** begin Dataset content **
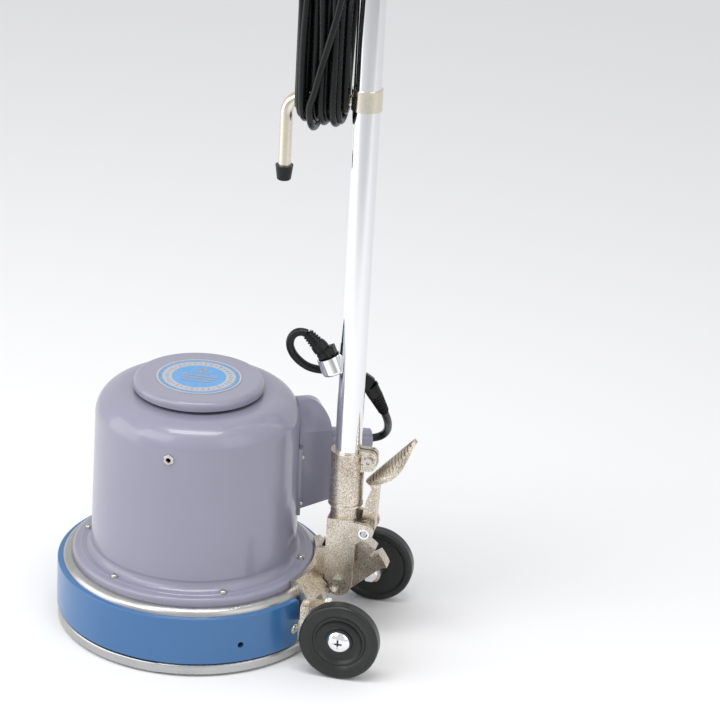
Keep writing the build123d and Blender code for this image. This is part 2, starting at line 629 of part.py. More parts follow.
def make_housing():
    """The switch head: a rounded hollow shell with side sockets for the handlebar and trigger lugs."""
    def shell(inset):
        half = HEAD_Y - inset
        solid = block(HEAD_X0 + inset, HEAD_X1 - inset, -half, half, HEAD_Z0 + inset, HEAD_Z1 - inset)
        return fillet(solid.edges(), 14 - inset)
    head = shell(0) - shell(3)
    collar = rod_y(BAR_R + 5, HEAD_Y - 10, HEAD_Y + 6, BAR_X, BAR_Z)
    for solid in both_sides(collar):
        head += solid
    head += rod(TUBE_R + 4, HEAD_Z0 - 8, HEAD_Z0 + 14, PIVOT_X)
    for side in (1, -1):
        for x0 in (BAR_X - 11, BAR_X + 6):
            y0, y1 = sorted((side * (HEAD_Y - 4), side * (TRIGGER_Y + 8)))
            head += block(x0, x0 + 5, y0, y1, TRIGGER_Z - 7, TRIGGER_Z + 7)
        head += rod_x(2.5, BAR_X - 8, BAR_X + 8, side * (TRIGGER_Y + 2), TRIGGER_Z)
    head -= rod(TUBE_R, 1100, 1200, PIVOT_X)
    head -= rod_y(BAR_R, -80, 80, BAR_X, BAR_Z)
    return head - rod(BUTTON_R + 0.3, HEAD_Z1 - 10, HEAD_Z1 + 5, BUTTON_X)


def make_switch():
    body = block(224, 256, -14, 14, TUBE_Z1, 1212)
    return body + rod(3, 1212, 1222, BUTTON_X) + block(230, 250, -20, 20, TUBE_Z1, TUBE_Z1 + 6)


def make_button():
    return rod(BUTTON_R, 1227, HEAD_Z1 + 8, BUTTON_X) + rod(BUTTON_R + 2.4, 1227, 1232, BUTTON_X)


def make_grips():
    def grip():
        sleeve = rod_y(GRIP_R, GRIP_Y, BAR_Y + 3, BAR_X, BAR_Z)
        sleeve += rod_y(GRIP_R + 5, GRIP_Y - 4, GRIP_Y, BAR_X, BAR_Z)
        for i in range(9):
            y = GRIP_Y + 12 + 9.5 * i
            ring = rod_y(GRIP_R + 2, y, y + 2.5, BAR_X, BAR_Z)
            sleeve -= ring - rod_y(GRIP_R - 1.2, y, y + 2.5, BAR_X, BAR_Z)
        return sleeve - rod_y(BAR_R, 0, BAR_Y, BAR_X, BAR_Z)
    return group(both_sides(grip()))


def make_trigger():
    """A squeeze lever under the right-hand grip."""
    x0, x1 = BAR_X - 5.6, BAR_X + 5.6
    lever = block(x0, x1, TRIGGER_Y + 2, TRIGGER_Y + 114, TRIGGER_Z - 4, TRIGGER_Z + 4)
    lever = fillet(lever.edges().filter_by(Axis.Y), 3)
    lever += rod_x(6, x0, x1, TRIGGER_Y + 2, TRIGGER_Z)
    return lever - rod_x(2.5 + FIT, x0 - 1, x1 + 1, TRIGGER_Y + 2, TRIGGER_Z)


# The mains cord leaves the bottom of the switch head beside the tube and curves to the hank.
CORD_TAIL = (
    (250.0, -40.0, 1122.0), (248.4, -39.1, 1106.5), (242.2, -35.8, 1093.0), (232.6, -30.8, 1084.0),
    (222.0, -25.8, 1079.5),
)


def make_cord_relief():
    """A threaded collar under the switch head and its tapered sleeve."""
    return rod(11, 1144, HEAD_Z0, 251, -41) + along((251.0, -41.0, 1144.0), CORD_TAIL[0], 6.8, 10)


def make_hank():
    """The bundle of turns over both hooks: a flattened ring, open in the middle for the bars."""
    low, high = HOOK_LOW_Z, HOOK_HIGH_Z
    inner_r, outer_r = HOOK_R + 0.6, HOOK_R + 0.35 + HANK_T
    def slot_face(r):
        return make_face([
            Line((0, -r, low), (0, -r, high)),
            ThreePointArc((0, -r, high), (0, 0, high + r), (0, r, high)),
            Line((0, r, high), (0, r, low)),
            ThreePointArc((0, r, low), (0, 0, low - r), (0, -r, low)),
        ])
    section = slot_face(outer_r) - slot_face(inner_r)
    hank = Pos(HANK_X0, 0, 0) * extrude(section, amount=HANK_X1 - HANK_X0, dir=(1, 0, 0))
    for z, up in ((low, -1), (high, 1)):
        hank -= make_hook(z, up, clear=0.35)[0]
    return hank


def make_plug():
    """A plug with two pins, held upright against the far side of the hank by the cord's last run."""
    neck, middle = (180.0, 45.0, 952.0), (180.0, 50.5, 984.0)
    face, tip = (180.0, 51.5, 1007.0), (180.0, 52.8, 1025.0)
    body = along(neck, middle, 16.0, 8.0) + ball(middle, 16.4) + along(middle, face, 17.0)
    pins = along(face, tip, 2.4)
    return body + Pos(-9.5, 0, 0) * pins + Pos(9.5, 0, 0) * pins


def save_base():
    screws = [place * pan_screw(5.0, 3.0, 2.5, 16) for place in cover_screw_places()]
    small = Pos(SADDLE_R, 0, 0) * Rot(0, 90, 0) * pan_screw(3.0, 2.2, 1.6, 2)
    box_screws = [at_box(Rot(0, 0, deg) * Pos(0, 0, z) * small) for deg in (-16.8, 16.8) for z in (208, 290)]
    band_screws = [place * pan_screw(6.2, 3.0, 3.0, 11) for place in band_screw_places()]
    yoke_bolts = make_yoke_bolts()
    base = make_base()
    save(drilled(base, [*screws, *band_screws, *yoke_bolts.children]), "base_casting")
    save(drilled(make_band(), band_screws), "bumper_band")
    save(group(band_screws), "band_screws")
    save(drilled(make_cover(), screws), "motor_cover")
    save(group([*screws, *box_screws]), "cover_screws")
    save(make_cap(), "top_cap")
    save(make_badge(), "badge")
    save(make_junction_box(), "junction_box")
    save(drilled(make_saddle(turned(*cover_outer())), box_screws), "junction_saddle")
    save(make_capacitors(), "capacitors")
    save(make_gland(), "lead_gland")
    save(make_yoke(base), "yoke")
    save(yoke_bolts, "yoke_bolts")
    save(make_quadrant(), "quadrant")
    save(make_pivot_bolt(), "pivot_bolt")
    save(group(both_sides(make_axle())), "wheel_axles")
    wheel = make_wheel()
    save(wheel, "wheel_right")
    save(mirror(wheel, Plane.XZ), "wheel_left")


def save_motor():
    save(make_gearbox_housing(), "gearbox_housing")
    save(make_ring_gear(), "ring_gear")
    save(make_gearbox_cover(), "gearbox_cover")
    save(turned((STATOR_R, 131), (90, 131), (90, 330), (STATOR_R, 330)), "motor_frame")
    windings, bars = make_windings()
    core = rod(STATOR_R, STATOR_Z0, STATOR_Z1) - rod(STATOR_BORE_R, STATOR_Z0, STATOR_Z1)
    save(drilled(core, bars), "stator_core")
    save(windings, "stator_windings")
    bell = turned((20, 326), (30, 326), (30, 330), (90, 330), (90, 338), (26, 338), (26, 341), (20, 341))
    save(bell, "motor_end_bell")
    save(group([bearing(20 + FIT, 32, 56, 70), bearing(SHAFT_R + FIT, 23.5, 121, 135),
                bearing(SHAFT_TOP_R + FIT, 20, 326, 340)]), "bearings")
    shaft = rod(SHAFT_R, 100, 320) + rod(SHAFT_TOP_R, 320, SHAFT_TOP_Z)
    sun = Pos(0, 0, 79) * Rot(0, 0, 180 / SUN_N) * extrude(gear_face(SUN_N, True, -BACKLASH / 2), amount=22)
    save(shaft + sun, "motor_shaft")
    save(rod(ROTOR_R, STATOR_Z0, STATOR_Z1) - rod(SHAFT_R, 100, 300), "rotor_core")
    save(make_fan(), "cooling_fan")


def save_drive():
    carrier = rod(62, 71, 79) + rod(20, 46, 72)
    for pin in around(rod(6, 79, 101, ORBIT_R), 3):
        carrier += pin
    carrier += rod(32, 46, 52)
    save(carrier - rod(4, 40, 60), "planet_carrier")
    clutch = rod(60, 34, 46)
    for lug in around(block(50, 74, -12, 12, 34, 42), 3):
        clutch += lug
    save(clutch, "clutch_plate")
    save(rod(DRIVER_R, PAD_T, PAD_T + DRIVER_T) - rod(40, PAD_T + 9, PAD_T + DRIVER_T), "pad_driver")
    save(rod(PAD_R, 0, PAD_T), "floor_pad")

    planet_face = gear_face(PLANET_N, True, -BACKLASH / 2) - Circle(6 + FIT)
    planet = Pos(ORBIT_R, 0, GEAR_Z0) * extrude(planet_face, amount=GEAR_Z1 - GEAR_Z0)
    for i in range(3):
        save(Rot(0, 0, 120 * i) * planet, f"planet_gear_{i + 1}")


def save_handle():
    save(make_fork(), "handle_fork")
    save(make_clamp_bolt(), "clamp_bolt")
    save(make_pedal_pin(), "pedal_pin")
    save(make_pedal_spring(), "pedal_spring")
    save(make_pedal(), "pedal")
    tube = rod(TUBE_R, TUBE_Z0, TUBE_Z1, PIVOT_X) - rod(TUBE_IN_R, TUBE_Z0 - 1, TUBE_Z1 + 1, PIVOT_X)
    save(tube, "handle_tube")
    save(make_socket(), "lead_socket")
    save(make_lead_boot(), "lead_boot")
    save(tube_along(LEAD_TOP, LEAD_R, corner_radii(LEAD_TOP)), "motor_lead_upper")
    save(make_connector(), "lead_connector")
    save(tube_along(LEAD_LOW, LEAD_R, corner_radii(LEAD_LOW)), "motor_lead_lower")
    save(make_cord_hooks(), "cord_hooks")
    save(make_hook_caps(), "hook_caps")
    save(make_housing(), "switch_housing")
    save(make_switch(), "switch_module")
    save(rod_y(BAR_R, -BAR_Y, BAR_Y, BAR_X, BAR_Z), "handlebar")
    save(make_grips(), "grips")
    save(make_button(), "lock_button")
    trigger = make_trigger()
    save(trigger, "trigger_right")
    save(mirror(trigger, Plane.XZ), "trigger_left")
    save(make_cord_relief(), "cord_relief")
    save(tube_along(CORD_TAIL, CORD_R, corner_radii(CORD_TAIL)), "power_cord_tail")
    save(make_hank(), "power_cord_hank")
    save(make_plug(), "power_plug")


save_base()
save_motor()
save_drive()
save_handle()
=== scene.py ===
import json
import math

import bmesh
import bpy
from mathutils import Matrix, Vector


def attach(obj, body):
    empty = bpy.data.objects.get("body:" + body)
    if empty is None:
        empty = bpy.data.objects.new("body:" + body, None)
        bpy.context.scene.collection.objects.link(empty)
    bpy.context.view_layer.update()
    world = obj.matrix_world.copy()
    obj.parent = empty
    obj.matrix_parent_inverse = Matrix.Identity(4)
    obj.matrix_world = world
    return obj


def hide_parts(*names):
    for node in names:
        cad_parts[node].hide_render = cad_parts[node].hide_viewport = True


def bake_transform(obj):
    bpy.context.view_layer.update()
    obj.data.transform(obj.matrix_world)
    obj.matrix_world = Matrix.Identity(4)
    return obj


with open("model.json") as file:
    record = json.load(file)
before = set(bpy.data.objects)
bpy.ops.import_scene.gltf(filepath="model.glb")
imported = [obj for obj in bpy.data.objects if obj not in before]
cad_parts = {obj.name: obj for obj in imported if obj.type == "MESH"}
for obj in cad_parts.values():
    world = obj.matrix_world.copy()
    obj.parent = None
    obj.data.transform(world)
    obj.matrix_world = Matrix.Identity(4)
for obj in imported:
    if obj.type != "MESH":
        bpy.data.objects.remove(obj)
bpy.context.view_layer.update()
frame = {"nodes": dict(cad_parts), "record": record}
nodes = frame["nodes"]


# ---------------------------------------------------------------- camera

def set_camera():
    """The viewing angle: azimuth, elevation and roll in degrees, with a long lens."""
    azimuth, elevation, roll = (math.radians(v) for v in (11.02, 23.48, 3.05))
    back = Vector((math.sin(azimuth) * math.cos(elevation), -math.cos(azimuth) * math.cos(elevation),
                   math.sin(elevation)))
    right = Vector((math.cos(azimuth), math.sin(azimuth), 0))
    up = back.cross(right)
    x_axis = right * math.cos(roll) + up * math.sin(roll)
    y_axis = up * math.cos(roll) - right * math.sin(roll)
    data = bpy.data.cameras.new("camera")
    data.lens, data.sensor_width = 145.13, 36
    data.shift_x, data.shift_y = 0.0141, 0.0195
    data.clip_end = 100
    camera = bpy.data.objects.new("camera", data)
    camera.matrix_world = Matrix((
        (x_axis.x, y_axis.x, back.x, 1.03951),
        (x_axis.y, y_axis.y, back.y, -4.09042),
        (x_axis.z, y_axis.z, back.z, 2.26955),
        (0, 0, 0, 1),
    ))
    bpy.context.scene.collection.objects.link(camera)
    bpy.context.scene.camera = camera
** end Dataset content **
_Required task_
Return the lines from the line with "trigger = make_trigger()" through the line with "bpy.context.scene.collection.objects.link(empty)", inclusive, exactly as they stand, and nothing else.

_Correct response_
    trigger = make_trigger()
    save(trigger, "trigger_right")
    save(mirror(trigger, Plane.XZ), "trigger_left")
    save(make_cord_relief(), "cord_relief")
    save(tube_along(CORD_TAIL, CORD_R, corner_radii(CORD_TAIL)), "power_cord_tail")
    save(make_hank(), "power_cord_hank")
    save(make_plug(), "power_plug")


save_base()
save_motor()
save_drive()
save_handle()
=== scene.py ===
import json
import math

import bmesh
import bpy
from mathutils import Matrix, Vector


def attach(obj, body):
    empty = bpy.data.objects.get("body:" + body)
    if empty is None:
        empty = bpy.data.objects.new("body:" + body, None)
        bpy.context.scene.collection.objects.link(empty)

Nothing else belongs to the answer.